X

Cinema: “I figli del Fiume Giallo”, noir cinese alla Gomorra

Wikipedia

Giudizio dell’autore: 3/5

La Cina è molto più vicina di quanto possiamo immaginare e il film che proponiamo questa settimana rende benissimo questo pensiero. La storia che si racconta sullo schermo è quella di un uno e una donna legati da un amore complicato in un ambiente malavitoso di onore e rispetto, non molto diverso dalle nostrane associazioni mafiose o malavitose. I figli del fiume giallo firmato alla regia da Jia Zhangke (è anche sceneggiatore e produttore) è una pellicola che contiene diversi racconti incrociati: il primo e più rilevante  riguarda i due protagonisti (due eccellenti attori: Zhao Tao e Liao Fan), la loro unione drammatica e contrastata. Il secondo racconto, seppure tratteggiato, riguarda quell’ambientazione tipica dei noir orientali dove ambienti fumosi, bische clandestine e violenza e clan criminali sono i soggetti principale. Infine il terzo racconto tutto per immagini, simboli e icone, riguarda la Cina moderna che, almeno per chi scrive, appare  talmente simile al mondo occidentale da suscitare un diffuso  senso di confusione.  

Per quanto riguarda la storia d’amore è difficile trovare una capacità espressiva dei sentimenti per come sono rappresentati. Gesti, contatti fugaci, sguardi e silenzi che dicono molto di più di mille parole e rendono benissimo il senso di un amore complesso e difficile dove lei raggiunge livelli di intensità raro da vedere, una prova d’artista di altissimo livello. Il secondo filone, quello della cosiddetta jianghu ci riporta a immagini e racconti molti simili a quelli ai quali da tempo siamo abituati con le varie gomorre e storie criminali, con la sola differenza che, in questo caso, sembra di essere ai primordi dove gli scontri tra bande rivali ancora avvenivano con le mani invece che con le mitragliette da guerra. Rimangono però impressi sguardi e ritratti dei vari malavitosi che colpiscono per la loro apparente semplicità.

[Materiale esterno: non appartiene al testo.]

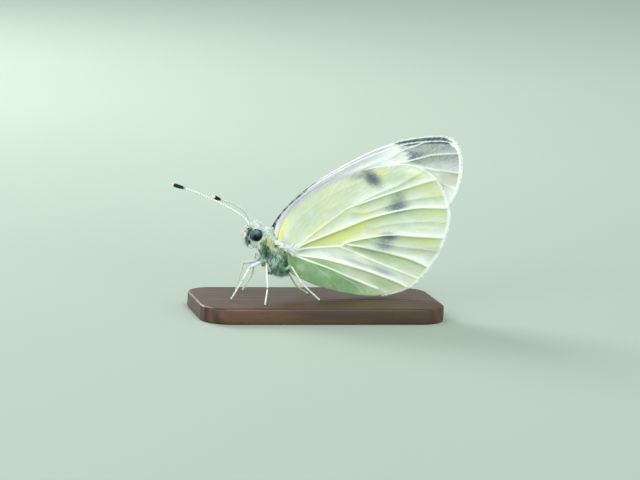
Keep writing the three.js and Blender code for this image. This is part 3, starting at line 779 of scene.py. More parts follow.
def tegula_coat(name_side, side, material):
    """A small cap of fluff over the shoulder."""
    count = 150
    centre = np.array([-5.85, side * 1.55, 9.55])
    out = unit(rng.normal(0, 1, (count, 3)) * (0.8, 0.5, 0.9) + (-0.1, side * 0.8, 0.1))
    roots = centre + out * (0.34, 0.22, 0.42)
    lie = jitter(leaning(out, np.tile([0.5, 0.0, -1.0], (count, 1)), 0.62), 0.2)
    patch = on_unwrap(np.arctan2(out[:, 2], out[:, 0]) / (2 * np.pi) + 0.5, out[:, 1] * 0.4 + 0.5)
    lock_coat("coat_tegula_" + name_side, material, "coat", roots, lie, out, patch,
              rng.uniform(0.25, 0.45, count), 0.022, 6, 0.08, rng.uniform(0.5, 1, count))


def fringe(wing, name_side, side, edge, hub, middle, span, material):
    """Hair-like scales along the outer margin."""
    share = np.sort(rng.uniform(*span, 1500))
    rim = edge.at(share)
    away = unit(rim - hub)
    heading = edge.heading(share)
    square = np.stack([-heading[:, 1], heading[:, 0]], -1)
    away = unit(away * 0.6 + square * np.sign(np.sum(square * away, 1))[:, None])
    y = side * (middle(rim[:, 0], rim[:, 1]) + rng.normal(0, 0.015, len(rim)))
    roots = np.stack([rim[:, 0] - away[:, 0] * 0.06, y, rim[:, 1] - away[:, 1] * 0.06], -1)
    ahead = jitter(np.stack([away[:, 0], 0 * y, away[:, 1]], -1), 0.1)
    out = np.tile([0.0, float(side), 0.0], (len(rim), 1))
    length = 0.26 * rng.uniform(0.6, 1.1, len(rim))
    piece = tuft_mesh(f"coat_{wing}_{name_side}", roots, ahead, out, length, 0.022, on_unwrap(share, 0.5),
                      rng.uniform(0, 1, len(rim)), bend=0.0)
    finished(piece, material, wing)


# Materials.

# The first two tones are painted shade for the troughs below the veins.
PAINTED_FOLD_SHADE, PAINTED_FOLD_SHADE_YELLOW, CLEAR, SPOT = (146, 166, 118), (172, 190, 92), (116, 158, 106), (62, 74, 96)
YELLOW, ORANGE, LILAC = (226, 222, 112), (236, 208, 88), (168, 164, 190)


def colour(red, green, blue):
    """A colour given as it looks, 0 to 255, in the renderer's linear scale."""
    linear = [((c / 255 + 0.055) / 1.055) ** 2.4 if c > 10 else c / 255 / 12.92 for c in (red, green, blue)]
    return (*linear, 1)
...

Questa considerazione ci porta poi nel cuore del terzo livello del racconto cinematografico: le immagini di un paese ormai per molti aspetti pressoché completamente occidentalizzato: dall’evocazione di una nota macchina lussuosa come mito al ballo scatenato di YMCA dei Village people, al berretto con la pubblicità di una nota macchina fuoristrada all’accendino prezioso di marca francese e il tutto condito da sequenze con i cellulari che sembrano tratte pari pari dalla nostra vita quotidiana. Si vede una Cina molto simile al nostro mondo che sorprende e stupisce per chi la immagina ancora come un paese potente ma ancora, per molti aspetti, arretrato e preindustriale. Infine, il fiume giallo, lo Huang He, uno dei più lunghi del mondo, considerato culla della civiltà cinese che si staglia sul fondo di un racconto che vede il lento ma inesorabile scorrere delle sue acque insieme allo sviluppo del suo paese.  

Il regista Jia Zhangke ha presentato questo film lo scorso anno a Cannes, dove aveva vinto un premio per la migliore sceneggiatura nel 2013 e prima ancora, nel 2006, aveva vinto il Leone d’oro a Venezia con Still life che lo ha reso noto sulla scena internazionale. Indubbiamente, conosce il mestiere del cinema e padroneggia perfettamente la macchina da presa e la direzione degli attori. A quanto sembra, non è affatto facile realizzare film in Cina se prima non si ottiene un sorta di “imprimatur” da parte delle autorità competenti. Evidentemente, questa pellicola risponde ad una certa lettura, un tipo di narrazione del paese asiatico gradito al governo di Pechino. I fin dei conti, è bene averlo sempre bene in mente, stiamo parlando di una delle potenze politiche ed economiche più rilevanti del mondo dove vivono oltre un miliardo di persone. In questo film, seppure a tratti, si vede benissimo e se ne intuisce il peso. Merita ampiamente i riconoscimenti della critica e di pubblico che sta riscuotendo.